*DIRECTIONS*. Write out the whole of the material exactly.

*COLLECTED DATA*.
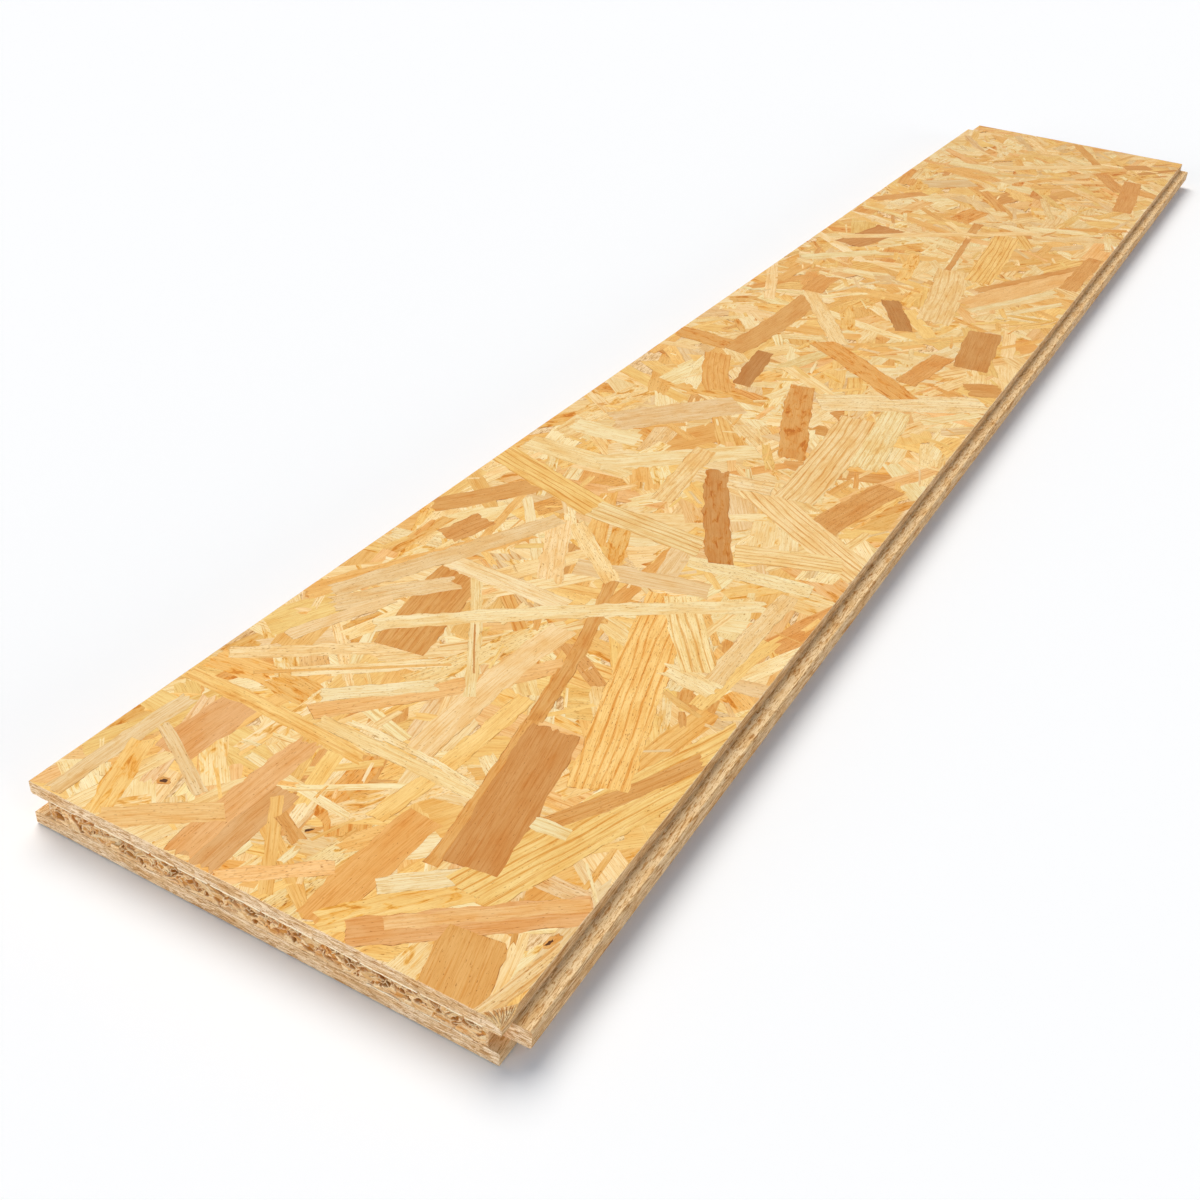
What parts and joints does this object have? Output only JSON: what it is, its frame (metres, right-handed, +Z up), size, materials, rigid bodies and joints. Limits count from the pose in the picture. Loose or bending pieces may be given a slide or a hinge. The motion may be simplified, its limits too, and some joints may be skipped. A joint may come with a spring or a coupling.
{
  "type": "tongue and groove osb board",
  "caption": "Flat rectangular board of pressed wood strands, with a tongue along one long edge and a matching groove along the other.",
  "frame": {"origin": "middle of the underside, between the two upper long edges and halfway along the board", "axes": "+X along the board, from the end with the coped tongue to the square end; +Y across it, from the tongue edge to the groove edge; +Z up, out of the face"},
  "size_m": [1.265, 0.2225, 0.022],
  "materials": {
    "osb": "pressed softwood strands, lightly waxed"
  },
  "bodies": {
    "root": {"board": "osb"}
  },
  "joints": []
}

*RESPONSE TO THIS EXERCISE*.
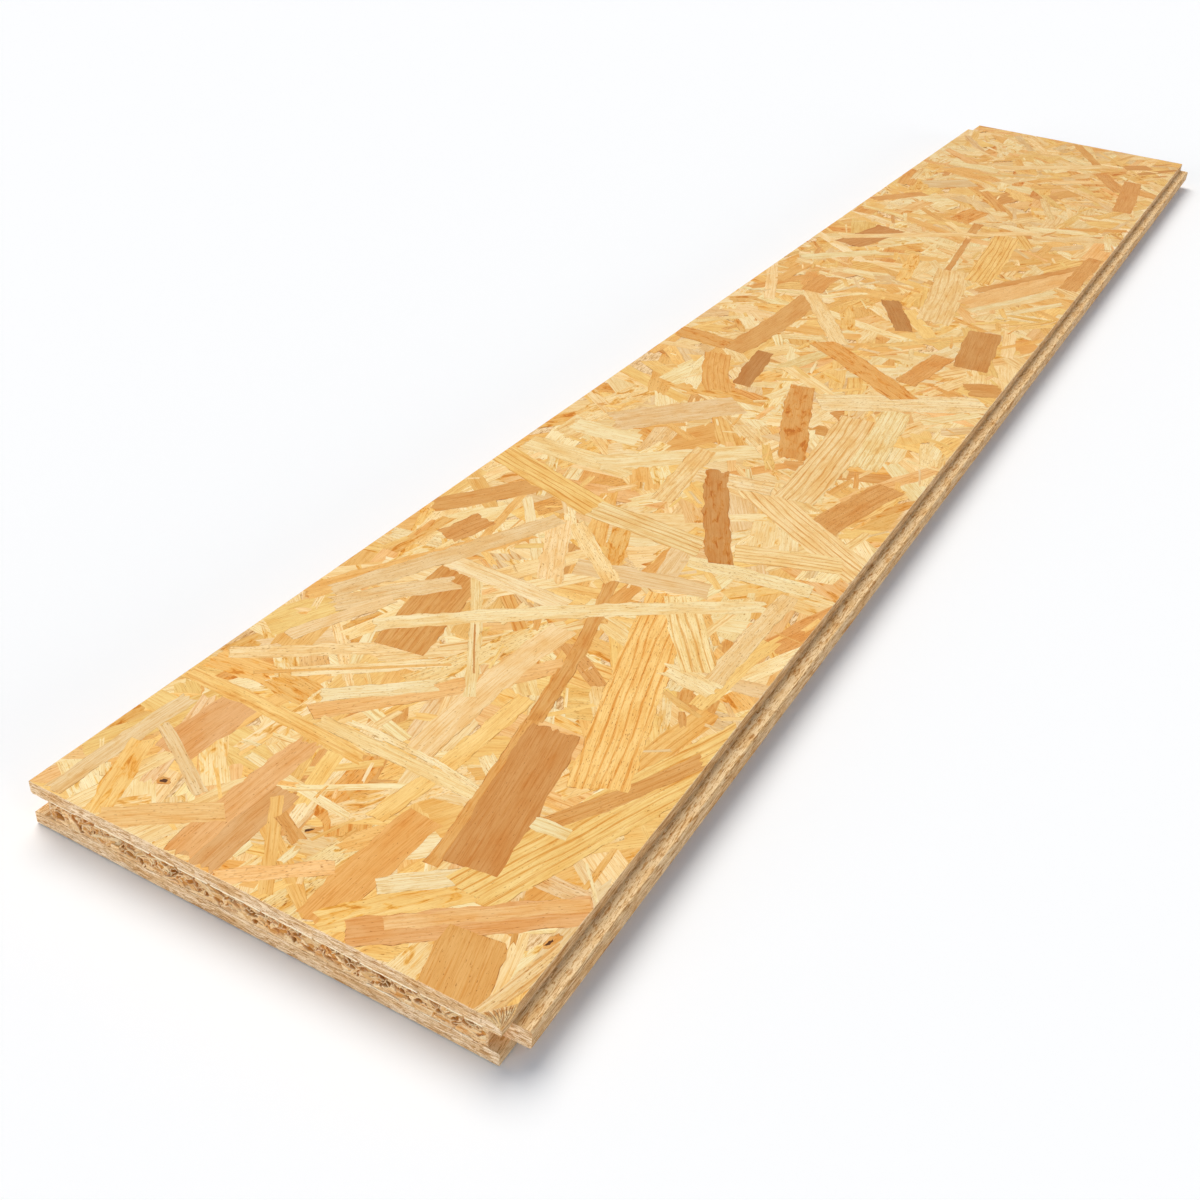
What parts and joints does this object have? Output only JSON: what it is, its frame (metres, right-handed, +Z up), size, materials, rigid bodies and joints. Limits count from the pose in the picture. Loose or bending pieces may be given a slide or a hinge. The motion may be simplified, its limits too, and some joints may be skipped. A joint may come with a spring or a coupling.
{
  "type": "tongue and groove osb board",
  "caption": "Flat rectangular board of pressed wood strands, with a tongue along one long edge and a matching groove along the other.",
  "frame": {"origin": "middle of the underside, between the two upper long edges and halfway along the board", "axes": "+X along the board, from the end with the coped tongue to the square end; +Y across it, from the tongue edge to the groove edge; +Z up, out of the face"},
  "size_m": [1.265, 0.2225, 0.022],
  "materials": {
    "osb": "pressed softwood strands, lightly waxed"
  },
  "bodies": {
    "root": {"board": "osb"}
  },
  "joints": []
}